- _WHAT YOU SHOULD DO_
Word for word, restate the lines from the start of the data below through the line containing "# and the pencil".

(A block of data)
================================

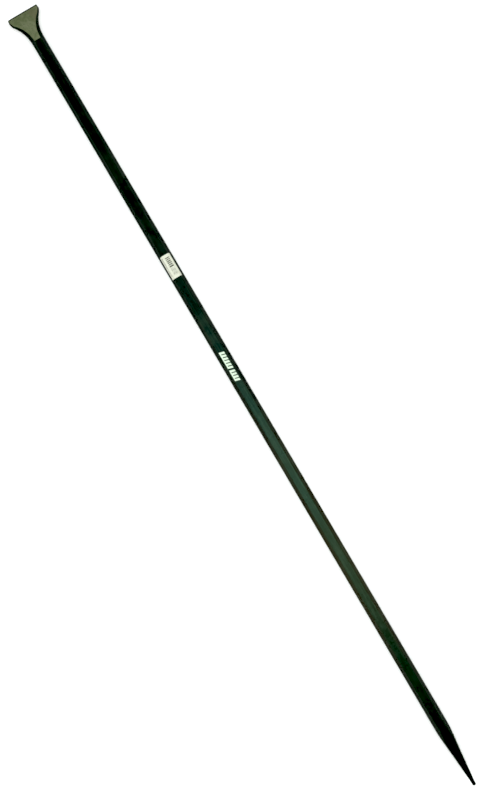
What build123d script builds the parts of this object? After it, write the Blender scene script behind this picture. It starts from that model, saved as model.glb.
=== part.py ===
from build123d import *
import math
import os

os.makedirs("parts", exist_ok=True)

# A long pry bar lying on one of its flats. X runs along the bar, with the flared wedge at -X
# and the pencil point at +X. Z is up from the surface it lies on and X = 0 is mid-length.

# Driving dimensions, in millimetres
across_flats = 25.4  # one inch hexagonal stock
overall_length = 1829.0  # 72 inch bar
corner_round = 1.2  # rolled corners of the stock
blade_width = 71.6  # widest part of the wedge
grind_length = 71.5  # cutting edge to the end of the ground faces
edge_thickness = 3.0  # where the two ground faces would meet the cutting edge
bevel_length = 2.6  # short bevel along the cutting edge
land_thickness = 0.9  # what the two bevels leave of the edge
sharp_corner = 1.0  # corner of the blade on the +Y side
worn_corner = 3.0  # corner of the blade on the -Y side
edge_narrowing = 0.9  # the cutting edge is this much shorter at each end than the widest part
fan_extra_lean = 6.5  # the wedge's sides lean in this much further at its front than the stock
brow_steps = 11  # points worked out along the wedge's brow line, less one
point_length = 130.0  # from the first trace of taper to the tip
point_drift = -2.0  # the forged point ends this far to one side of the shank's line
nose_radius = 3.6  # blunt end of the point
nose_angle = 6.5  # taper of the point's flank where the nose begins, in degrees
seam_angle = 10.0  # in degrees
sheet = 0.25  # thickness of the sticker
label_length = 53.3
label_centre_x = -286.3
label_wrap = (7.3, 5.9)  # how far the label runs down the -Y and +Y side flats
label_corner = 1.5
mark_start_x = -80.6
mark_low = -6.0  # the print's edges across the top flat
mark_high = 5.1
mark_groups = (6, 4)  # stripes in the first and the second group
stripe_width = 4.6
stripe_pitch = 6.7
stripe_slant = 15.0  # in degrees
underline_width = 2.4
group_gap = 4.0
print_height = 0.15

# Hexagon, worked out from its flats
flat_tilt = math.radians(30)  # how far the side flats lean in from upright
half_height = across_flats / 2
corner_reach = half_height / math.cos(flat_tilt)
half_flat = half_height * math.tan(flat_tilt)
stripe_lean = math.tan(math.radians(stripe_slant))
slope_run = corner_reach - half_flat
middle = Plane.XY.offset(half_height)
top = Plane.XY.offset(across_flats)

# Stations along the bar
edge_x = -overall_length / 2
tip_x = overall_length / 2
grind_end_x = edge_x + grind_length
fan_root_x = grind_end_x + 4
overrun = 12.0  # spare metal at both ends, taken off below

# Pencil point: a plane along its own centre line, starting where the taper starts. It is
# turned a little, so that the seam of the round face misses the middle of a flat.
drift_angle = math.asin(point_drift / point_length)
shoulder_x = tip_x - point_length * math.cos(drift_angle)
seam_turn = math.radians(seam_angle)
point_plane = Plane(
    origin=(shoulder_x, 0, half_height),
    x_dir=(math.cos(drift_angle), math.sin(drift_angle), 0),
    z_dir=(
        math.sin(drift_angle) * math.cos(seam_turn),
        -math.cos(drift_angle) * math.cos(seam_turn),
        math.sin(seam_turn),
    ),
)
nose_x = point_length - nose_radius
nose_turn = math.radians(nose_angle)

# Half widths of the wedge at mid height, on the +Y side and on the fuller -Y side: a nearly
# parallel stretch behind the edge, a rounded shoulder, then a long hollow flare into the shank
edge_half_width = blade_width / 2 - edge_narrowing
flare = [
    (edge_x - overrun, edge_half_width - 2 * edge_narrowing, edge_half_width - 2 * edge_narrowing),
    (edge_x, edge_half_width, edge_half_width),
    (edge_x + 8, blade_width / 2, blade_width / 2),
    (edge_x + 18, 32.0, 33.6),
    (edge_x + 28, 25.0, 27.2),
    (edge_x + 42, 18.5, 20.3),
    (edge_x + 58, 15.3, 16.2),
    (fan_root_x, corner_reach, corner_reach),
]


def inset(curve, fraction, distance):
    """Point beside the curve, moved square to it towards the bar's middle line."""
    along = curve.tangent_at(fraction)
    return curve.position_at(fraction) + Vector(along.Y, -along.X) * distance


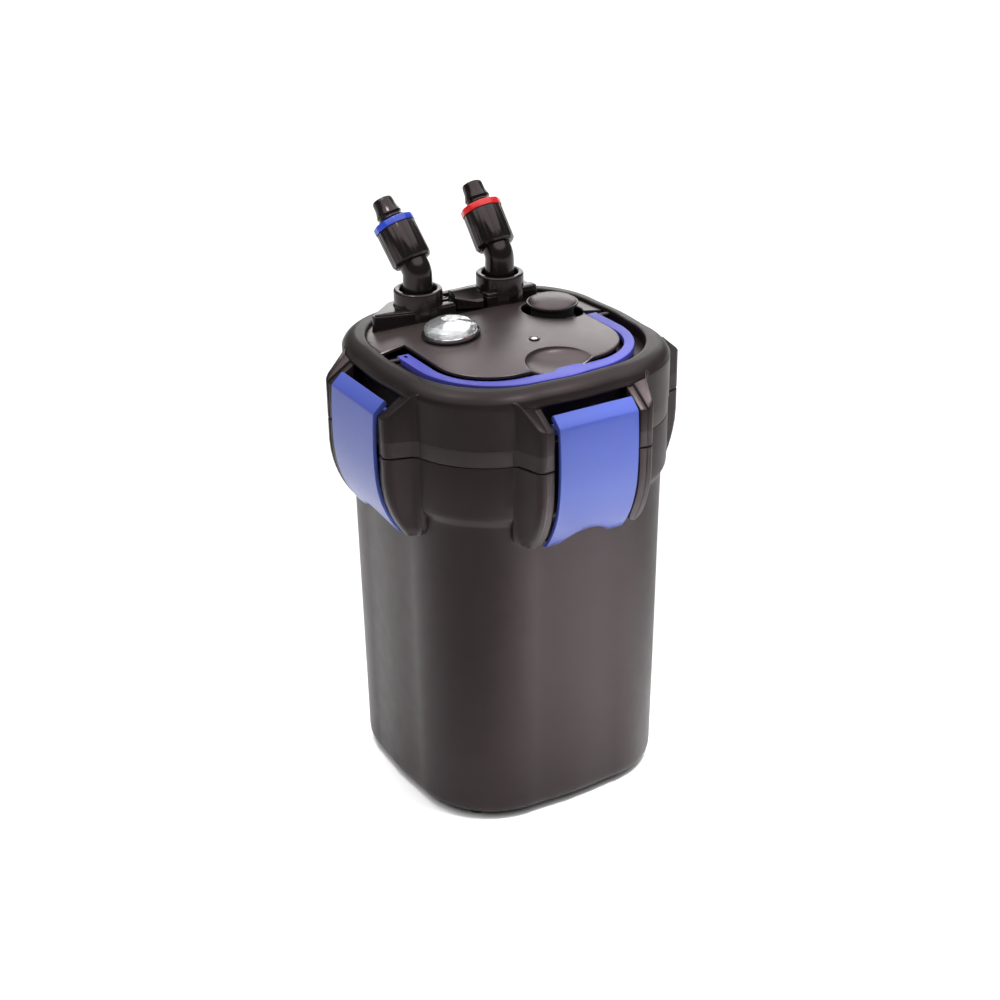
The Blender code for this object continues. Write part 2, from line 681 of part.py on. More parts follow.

================================

- _FULL ANSWER_
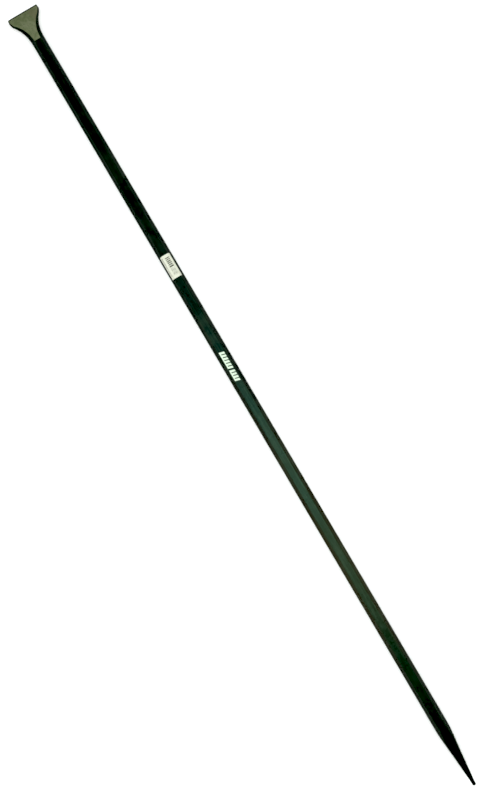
What build123d script builds the parts of this object? After it, write the Blender scene script behind this picture. It starts from that model, saved as model.glb.
=== part.py ===
from build123d import *
import math
import os

os.makedirs("parts", exist_ok=True)

# A long pry bar lying on one of its flats. X runs along the bar, with the flared wedge at -X
# and the pencil point at +X. Z is up from the surface it lies on and X = 0 is mid-length.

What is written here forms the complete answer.